──────── SOURCE DATA

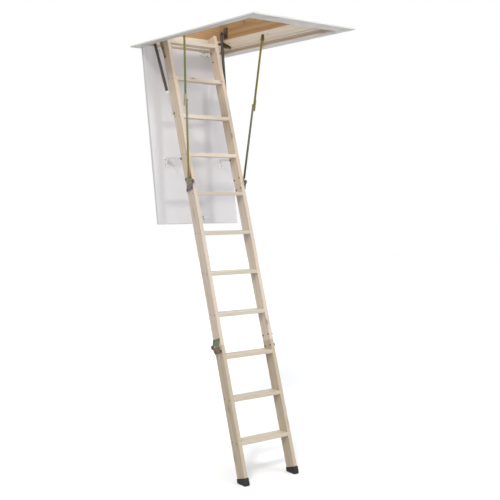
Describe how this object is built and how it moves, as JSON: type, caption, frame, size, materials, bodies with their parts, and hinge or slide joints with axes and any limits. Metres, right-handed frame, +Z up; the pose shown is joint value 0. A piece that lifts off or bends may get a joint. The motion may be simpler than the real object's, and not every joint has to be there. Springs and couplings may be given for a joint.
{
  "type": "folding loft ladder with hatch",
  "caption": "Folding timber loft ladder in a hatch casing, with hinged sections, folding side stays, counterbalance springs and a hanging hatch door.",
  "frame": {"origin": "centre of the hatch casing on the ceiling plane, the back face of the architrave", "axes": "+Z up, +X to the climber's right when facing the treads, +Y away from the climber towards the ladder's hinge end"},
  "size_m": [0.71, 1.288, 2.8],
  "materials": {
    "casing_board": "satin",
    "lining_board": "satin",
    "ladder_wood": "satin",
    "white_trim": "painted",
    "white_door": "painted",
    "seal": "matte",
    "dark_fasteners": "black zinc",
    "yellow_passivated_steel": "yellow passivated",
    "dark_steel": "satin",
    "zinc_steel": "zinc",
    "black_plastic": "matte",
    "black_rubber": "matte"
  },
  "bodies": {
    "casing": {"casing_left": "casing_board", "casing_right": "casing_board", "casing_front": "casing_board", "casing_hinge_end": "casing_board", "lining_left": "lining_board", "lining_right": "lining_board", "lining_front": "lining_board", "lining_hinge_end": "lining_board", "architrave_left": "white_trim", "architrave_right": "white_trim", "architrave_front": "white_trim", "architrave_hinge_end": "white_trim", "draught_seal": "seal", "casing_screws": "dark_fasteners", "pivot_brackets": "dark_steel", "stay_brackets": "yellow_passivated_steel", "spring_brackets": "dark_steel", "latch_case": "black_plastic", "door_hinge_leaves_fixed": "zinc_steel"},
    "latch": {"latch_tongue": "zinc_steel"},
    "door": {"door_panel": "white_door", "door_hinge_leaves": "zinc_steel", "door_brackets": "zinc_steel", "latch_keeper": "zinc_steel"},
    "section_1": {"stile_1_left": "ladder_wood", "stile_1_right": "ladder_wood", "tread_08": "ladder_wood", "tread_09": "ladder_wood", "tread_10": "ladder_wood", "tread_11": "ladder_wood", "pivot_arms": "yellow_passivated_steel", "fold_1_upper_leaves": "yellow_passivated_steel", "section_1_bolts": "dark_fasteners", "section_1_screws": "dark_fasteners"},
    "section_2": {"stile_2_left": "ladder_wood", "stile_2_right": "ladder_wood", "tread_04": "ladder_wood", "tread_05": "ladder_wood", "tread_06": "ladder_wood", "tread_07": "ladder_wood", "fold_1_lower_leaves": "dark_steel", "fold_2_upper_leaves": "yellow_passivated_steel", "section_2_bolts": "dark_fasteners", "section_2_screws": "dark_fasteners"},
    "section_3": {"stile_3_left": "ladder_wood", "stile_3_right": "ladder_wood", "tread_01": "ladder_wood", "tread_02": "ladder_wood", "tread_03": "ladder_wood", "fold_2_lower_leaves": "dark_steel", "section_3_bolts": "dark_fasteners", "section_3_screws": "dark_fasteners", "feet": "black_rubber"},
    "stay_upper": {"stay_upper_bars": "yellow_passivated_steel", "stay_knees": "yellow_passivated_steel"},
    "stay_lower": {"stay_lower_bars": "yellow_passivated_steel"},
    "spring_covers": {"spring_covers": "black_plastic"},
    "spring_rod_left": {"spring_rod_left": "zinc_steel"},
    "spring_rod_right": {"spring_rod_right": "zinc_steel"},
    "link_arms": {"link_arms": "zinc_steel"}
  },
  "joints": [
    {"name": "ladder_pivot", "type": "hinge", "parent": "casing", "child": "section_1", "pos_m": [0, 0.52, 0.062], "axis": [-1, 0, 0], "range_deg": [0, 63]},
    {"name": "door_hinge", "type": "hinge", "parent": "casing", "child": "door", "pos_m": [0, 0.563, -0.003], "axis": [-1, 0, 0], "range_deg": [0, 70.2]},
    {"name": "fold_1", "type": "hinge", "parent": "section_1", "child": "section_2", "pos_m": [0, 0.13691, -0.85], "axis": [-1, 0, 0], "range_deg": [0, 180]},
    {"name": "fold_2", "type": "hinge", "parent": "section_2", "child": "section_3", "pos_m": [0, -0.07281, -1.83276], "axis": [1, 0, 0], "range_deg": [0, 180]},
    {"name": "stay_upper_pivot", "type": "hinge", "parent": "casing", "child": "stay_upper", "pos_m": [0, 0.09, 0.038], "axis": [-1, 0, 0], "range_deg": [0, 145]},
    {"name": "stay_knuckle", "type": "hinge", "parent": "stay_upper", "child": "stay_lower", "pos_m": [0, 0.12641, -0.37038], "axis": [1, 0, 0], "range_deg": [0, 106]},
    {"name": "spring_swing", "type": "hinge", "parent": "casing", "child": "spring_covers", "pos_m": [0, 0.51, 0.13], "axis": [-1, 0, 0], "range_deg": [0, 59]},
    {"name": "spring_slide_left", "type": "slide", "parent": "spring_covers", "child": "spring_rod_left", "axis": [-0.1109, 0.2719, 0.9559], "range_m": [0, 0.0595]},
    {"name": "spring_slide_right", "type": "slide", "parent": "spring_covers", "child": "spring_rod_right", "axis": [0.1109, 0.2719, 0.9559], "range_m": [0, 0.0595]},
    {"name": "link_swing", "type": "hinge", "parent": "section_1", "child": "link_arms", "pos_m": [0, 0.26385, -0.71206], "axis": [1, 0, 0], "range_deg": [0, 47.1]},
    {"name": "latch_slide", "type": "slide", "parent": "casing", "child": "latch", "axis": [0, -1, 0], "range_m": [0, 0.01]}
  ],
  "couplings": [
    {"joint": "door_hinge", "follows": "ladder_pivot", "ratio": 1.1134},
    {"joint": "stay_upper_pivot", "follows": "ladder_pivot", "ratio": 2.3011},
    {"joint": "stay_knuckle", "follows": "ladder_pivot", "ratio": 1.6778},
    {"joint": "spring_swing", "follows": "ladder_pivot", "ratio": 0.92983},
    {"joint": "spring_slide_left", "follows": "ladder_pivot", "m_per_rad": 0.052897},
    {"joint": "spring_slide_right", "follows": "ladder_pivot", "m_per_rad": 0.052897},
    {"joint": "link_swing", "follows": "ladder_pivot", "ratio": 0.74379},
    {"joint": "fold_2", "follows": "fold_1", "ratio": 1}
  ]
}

────────────────

PROBLEM TO SOLVE — Your task is to quote the listing above word for word.

ANSWER TO THIS PROBLEM —
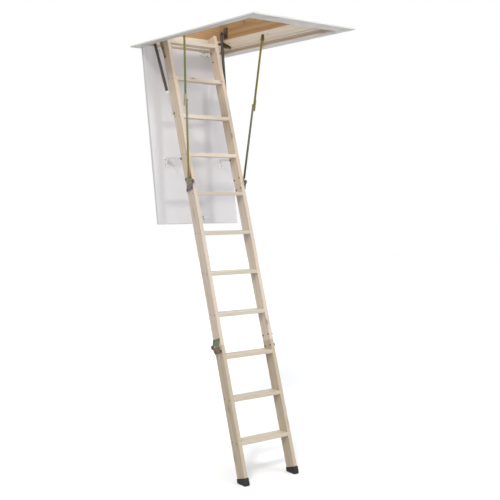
Describe how this object is built and how it moves, as JSON: type, caption, frame, size, materials, bodies with their parts, and hinge or slide joints with axes and any limits. Metres, right-handed frame, +Z up; the pose shown is joint value 0. A piece that lifts off or bends may get a joint. The motion may be simpler than the real object's, and not every joint has to be there. Springs and couplings may be given for a joint.
{
  "type": "folding loft ladder with hatch",
  "caption": "Folding timber loft ladder in a hatch casing, with hinged sections, folding side stays, counterbalance springs and a hanging hatch door.",
  "frame": {"origin": "centre of the hatch casing on the ceiling plane, the back face of the architrave", "axes": "+Z up, +X to the climber's right when facing the treads, +Y away from the climber towards the ladder's hinge end"},
  "size_m": [0.71, 1.288, 2.8],
  "materials": {
    "casing_board": "satin",
    "lining_board": "satin",
    "ladder_wood": "satin",
    "white_trim": "painted",
    "white_door": "painted",
    "seal": "matte",
    "dark_fasteners": "black zinc",
    "yellow_passivated_steel": "yellow passivated",
    "dark_steel": "satin",
    "zinc_steel": "zinc",
    "black_plastic": "matte",
    "black_rubber": "matte"
  },
  "bodies": {
    "casing": {"casing_left": "casing_board", "casing_right": "casing_board", "casing_front": "casing_board", "casing_hinge_end": "casing_board", "lining_left": "lining_board", "lining_right": "lining_board", "lining_front": "lining_board", "lining_hinge_end": "lining_board", "architrave_left": "white_trim", "architrave_right": "white_trim", "architrave_front": "white_trim", "architrave_hinge_end": "white_trim", "draught_seal": "seal", "casing_screws": "dark_fasteners", "pivot_brackets": "dark_steel", "stay_brackets": "yellow_passivated_steel", "spring_brackets": "dark_steel", "latch_case": "black_plastic", "door_hinge_leaves_fixed": "zinc_steel"},
    "latch": {"latch_tongue": "zinc_steel"},
    "door": {"door_panel": "white_door", "door_hinge_leaves": "zinc_steel", "door_brackets": "zinc_steel", "latch_keeper": "zinc_steel"},
    "section_1": {"stile_1_left": "ladder_wood", "stile_1_right": "ladder_wood", "tread_08": "ladder_wood", "tread_09": "ladder_wood", "tread_10": "ladder_wood", "tread_11": "ladder_wood", "pivot_arms": "yellow_passivated_steel", "fold_1_upper_leaves": "yellow_passivated_steel", "section_1_bolts": "dark_fasteners", "section_1_screws": "dark_fasteners"},
    "section_2": {"stile_2_left": "ladder_wood", "stile_2_right": "ladder_wood", "tread_04": "ladder_wood", "tread_05": "ladder_wood", "tread_06": "ladder_wood", "tread_07": "ladder_wood", "fold_1_lower_leaves": "dark_steel", "fold_2_upper_leaves": "yellow_passivated_steel", "section_2_bolts": "dark_fasteners", "section_2_screws": "dark_fasteners"},
    "section_3": {"stile_3_left": "ladder_wood", "stile_3_right": "ladder_wood", "tread_01": "ladder_wood", "tread_02": "ladder_wood", "tread_03": "ladder_wood", "fold_2_lower_leaves": "dark_steel", "section_3_bolts": "dark_fasteners", "section_3_screws": "dark_fasteners", "feet": "black_rubber"},
    "stay_upper": {"stay_upper_bars": "yellow_passivated_steel", "stay_knees": "yellow_passivated_steel"},
    "stay_lower": {"stay_lower_bars": "yellow_passivated_steel"},
    "spring_covers": {"spring_covers": "black_plastic"},
    "spring_rod_left": {"spring_rod_left": "zinc_steel"},
    "spring_rod_right": {"spring_rod_right": "zinc_steel"},
    "link_arms": {"link_arms": "zinc_steel"}
  },
  "joints": [
    {"name": "ladder_pivot", "type": "hinge", "parent": "casing", "child": "section_1", "pos_m": [0, 0.52, 0.062], "axis": [-1, 0, 0], "range_deg": [0, 63]},
    {"name": "door_hinge", "type": "hinge", "parent": "casing", "child": "door", "pos_m": [0, 0.563, -0.003], "axis": [-1, 0, 0], "range_deg": [0, 70.2]},
    {"name": "fold_1", "type": "hinge", "parent": "section_1", "child": "section_2", "pos_m": [0, 0.13691, -0.85], "axis": [-1, 0, 0], "range_deg": [0, 180]},
    {"name": "fold_2", "type": "hinge", "parent": "section_2", "child": "section_3", "pos_m": [0, -0.07281, -1.83276], "axis": [1, 0, 0], "range_deg": [0, 180]},
    {"name": "stay_upper_pivot", "type": "hinge", "parent": "casing", "child": "stay_upper", "pos_m": [0, 0.09, 0.038], "axis": [-1, 0, 0], "range_deg": [0, 145]},
    {"name": "stay_knuckle", "type": "hinge", "parent": "stay_upper", "child": "stay_lower", "pos_m": [0, 0.12641, -0.37038], "axis": [1, 0, 0], "range_deg": [0, 106]},
    {"name": "spring_swing", "type": "hinge", "parent": "casing", "child": "spring_covers", "pos_m": [0, 0.51, 0.13], "axis": [-1, 0, 0], "range_deg": [0, 59]},
    {"name": "spring_slide_left", "type": "slide", "parent": "spring_covers", "child": "spring_rod_left", "axis": [-0.1109, 0.2719, 0.9559], "range_m": [0, 0.0595]},
    {"name": "spring_slide_right", "type": "slide", "parent": "spring_covers", "child": "spring_rod_right", "axis": [0.1109, 0.2719, 0.9559], "range_m": [0, 0.0595]},
    {"name": "link_swing", "type": "hinge", "parent": "section_1", "child": "link_arms", "pos_m": [0, 0.26385, -0.71206], "axis": [1, 0, 0], "range_deg": [0, 47.1]},
    {"name": "latch_slide", "type": "slide", "parent": "casing", "child": "latch", "axis": [0, -1, 0], "range_m": [0, 0.01]}
  ],
  "couplings": [
    {"joint": "door_hinge", "follows": "ladder_pivot", "ratio": 1.1134},
    {"joint": "stay_upper_pivot", "follows": "ladder_pivot", "ratio": 2.3011},
    {"joint": "stay_knuckle", "follows": "ladder_pivot", "ratio": 1.6778},
    {"joint": "spring_swing", "follows": "ladder_pivot", "ratio": 0.92983},
    {"joint": "spring_slide_left", "follows": "ladder_pivot", "m_per_rad": 0.052897},
    {"joint": "spring_slide_right", "follows": "ladder_pivot", "m_per_rad": 0.052897},
    {"joint": "link_swing", "follows": "ladder_pivot", "ratio": 0.74379},
    {"joint": "fold_2", "follows": "fold_1", "ratio": 1}
  ]
}